> _Goal of the exercise_: Only the lines holding the string "from" are needed. Copy each one.

> _Material for this task_:
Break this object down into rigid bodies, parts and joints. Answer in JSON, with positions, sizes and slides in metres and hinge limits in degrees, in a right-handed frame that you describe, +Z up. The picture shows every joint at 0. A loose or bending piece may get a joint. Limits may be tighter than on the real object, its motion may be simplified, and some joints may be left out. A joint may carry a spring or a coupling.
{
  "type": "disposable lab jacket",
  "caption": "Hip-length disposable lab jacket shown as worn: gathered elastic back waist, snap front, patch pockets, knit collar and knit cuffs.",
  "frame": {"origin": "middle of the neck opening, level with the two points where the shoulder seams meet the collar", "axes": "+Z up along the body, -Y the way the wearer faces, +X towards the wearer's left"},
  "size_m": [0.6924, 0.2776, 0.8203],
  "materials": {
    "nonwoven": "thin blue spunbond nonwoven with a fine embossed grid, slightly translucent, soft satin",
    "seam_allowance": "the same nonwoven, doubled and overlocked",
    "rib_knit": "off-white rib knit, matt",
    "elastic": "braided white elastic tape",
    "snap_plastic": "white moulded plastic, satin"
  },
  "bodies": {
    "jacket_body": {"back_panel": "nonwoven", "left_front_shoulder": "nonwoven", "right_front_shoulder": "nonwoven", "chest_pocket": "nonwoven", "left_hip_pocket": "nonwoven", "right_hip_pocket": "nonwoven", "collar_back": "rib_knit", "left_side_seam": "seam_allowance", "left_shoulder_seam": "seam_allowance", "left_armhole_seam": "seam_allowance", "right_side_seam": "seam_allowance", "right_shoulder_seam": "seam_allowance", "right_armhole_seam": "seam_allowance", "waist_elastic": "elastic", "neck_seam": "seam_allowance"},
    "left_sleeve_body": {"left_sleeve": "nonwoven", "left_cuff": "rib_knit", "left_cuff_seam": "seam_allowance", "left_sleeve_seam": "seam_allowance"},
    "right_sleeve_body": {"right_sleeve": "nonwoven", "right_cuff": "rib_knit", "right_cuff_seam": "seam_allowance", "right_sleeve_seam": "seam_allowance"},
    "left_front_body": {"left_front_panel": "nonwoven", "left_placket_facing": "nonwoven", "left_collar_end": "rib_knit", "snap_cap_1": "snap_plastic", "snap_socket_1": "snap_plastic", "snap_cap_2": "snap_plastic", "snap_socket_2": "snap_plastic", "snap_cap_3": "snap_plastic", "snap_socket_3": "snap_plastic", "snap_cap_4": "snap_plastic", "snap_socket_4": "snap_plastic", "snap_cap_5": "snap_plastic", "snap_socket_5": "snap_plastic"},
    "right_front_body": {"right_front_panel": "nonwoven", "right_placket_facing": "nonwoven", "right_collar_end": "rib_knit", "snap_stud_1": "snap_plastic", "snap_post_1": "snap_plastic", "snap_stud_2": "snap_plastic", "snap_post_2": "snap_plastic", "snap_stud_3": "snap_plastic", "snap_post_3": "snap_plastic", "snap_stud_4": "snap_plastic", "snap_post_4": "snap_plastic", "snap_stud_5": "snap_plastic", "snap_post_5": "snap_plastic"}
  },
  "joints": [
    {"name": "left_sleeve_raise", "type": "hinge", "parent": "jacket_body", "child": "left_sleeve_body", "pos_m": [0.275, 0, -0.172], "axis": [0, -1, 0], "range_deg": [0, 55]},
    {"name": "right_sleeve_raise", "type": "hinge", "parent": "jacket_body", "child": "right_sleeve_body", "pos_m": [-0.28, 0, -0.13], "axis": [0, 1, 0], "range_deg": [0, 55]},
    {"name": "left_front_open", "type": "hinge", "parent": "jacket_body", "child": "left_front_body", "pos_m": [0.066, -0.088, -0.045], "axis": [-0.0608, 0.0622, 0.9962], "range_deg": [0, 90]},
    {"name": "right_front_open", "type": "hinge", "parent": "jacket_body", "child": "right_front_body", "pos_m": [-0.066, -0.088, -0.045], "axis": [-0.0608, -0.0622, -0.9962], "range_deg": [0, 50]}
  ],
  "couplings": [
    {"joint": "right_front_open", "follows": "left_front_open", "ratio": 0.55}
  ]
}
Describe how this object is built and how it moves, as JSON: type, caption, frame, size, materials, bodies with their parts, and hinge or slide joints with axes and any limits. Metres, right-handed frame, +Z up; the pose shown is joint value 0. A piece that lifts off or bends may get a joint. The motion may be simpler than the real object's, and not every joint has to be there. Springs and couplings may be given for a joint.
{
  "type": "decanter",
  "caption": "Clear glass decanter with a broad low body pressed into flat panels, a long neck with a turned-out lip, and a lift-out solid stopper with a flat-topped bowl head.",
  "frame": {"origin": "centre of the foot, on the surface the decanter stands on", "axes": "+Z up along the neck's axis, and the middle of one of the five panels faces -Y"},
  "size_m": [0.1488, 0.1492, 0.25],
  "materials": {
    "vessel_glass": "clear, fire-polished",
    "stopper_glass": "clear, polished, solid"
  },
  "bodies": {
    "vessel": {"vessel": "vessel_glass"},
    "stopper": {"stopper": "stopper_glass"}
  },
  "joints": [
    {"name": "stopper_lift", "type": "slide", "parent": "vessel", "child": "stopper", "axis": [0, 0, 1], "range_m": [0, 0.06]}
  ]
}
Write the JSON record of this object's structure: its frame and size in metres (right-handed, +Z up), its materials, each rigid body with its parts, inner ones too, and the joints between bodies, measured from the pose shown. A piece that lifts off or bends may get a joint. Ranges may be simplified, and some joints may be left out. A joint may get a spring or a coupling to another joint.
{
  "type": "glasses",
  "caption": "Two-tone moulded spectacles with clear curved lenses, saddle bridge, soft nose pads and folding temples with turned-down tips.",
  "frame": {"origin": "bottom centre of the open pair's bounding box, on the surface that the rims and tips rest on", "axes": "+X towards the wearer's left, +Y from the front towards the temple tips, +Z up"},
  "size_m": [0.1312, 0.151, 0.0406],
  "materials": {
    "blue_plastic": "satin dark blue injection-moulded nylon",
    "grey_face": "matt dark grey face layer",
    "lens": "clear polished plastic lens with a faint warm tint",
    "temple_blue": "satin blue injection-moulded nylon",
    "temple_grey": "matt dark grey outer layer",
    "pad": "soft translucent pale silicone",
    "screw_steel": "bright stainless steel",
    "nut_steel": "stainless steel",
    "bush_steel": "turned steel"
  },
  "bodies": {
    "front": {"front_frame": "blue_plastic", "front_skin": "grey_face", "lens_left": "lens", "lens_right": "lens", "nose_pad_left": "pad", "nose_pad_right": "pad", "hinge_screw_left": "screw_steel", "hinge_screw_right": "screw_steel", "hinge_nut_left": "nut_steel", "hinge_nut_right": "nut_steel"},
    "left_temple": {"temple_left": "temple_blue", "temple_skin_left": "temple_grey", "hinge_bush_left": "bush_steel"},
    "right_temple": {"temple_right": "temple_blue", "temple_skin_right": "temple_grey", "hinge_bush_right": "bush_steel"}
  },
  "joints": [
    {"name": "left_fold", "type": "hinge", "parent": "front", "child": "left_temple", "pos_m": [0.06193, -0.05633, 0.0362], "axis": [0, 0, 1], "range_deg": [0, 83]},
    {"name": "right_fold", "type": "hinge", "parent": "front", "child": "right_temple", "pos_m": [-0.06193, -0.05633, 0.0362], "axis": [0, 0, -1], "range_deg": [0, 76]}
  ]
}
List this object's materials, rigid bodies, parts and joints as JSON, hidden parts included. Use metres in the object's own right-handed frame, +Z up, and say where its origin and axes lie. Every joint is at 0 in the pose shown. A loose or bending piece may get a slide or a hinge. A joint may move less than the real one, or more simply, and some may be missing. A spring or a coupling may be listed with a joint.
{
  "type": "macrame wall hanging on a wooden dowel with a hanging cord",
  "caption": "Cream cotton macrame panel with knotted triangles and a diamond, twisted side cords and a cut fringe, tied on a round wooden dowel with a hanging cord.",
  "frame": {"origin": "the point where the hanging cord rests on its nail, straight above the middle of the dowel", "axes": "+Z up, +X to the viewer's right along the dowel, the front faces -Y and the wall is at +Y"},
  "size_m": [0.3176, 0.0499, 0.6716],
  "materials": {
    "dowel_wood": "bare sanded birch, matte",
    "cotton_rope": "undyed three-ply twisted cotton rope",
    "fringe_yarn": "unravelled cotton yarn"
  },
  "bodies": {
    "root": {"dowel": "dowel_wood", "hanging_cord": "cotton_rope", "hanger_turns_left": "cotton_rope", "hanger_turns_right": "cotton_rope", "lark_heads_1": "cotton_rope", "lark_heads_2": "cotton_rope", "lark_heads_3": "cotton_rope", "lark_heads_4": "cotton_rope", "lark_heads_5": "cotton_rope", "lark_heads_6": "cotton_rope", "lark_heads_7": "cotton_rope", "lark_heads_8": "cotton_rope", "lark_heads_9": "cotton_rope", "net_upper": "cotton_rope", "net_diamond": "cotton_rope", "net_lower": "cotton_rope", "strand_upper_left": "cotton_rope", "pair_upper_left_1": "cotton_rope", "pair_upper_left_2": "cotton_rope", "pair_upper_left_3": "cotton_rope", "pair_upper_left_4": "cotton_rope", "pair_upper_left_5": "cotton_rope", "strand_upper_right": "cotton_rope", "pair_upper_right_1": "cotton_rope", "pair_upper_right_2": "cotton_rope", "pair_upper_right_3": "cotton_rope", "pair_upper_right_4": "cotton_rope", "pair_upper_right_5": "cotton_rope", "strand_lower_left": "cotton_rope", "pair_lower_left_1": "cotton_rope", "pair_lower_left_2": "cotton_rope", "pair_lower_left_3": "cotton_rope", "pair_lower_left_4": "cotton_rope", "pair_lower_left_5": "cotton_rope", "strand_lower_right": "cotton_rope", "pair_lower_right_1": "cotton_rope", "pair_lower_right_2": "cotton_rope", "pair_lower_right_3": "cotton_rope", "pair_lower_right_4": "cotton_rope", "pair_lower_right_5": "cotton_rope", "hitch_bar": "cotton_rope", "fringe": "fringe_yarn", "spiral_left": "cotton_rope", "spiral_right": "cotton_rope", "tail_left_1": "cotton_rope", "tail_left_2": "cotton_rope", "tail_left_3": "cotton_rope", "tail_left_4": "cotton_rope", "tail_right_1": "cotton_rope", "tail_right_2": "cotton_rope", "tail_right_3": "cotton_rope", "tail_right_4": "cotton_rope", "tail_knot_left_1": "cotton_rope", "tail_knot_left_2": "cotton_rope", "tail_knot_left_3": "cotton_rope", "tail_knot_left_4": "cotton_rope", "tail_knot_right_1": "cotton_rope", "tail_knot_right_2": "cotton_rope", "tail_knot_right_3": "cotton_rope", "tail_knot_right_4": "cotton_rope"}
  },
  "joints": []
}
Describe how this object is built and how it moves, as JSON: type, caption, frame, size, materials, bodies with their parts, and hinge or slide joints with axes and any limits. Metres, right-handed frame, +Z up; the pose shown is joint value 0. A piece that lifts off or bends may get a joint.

> _Answer for this exercise_:
Write the JSON record of this object's structure: its frame and size in metres (right-handed, +Z up), its materials, each rigid body with its parts, inner ones too, and the joints between bodies, measured from the pose shown. A piece that lifts off or bends may get a joint. Ranges may be simplified, and some joints may be left out. A joint may get a spring or a coupling to another joint.
  "frame": {"origin": "bottom centre of the open pair's bounding box, on the surface that the rims and tips rest on", "axes": "+X towards the wearer's left, +Y from the front towards the temple tips, +Z up"},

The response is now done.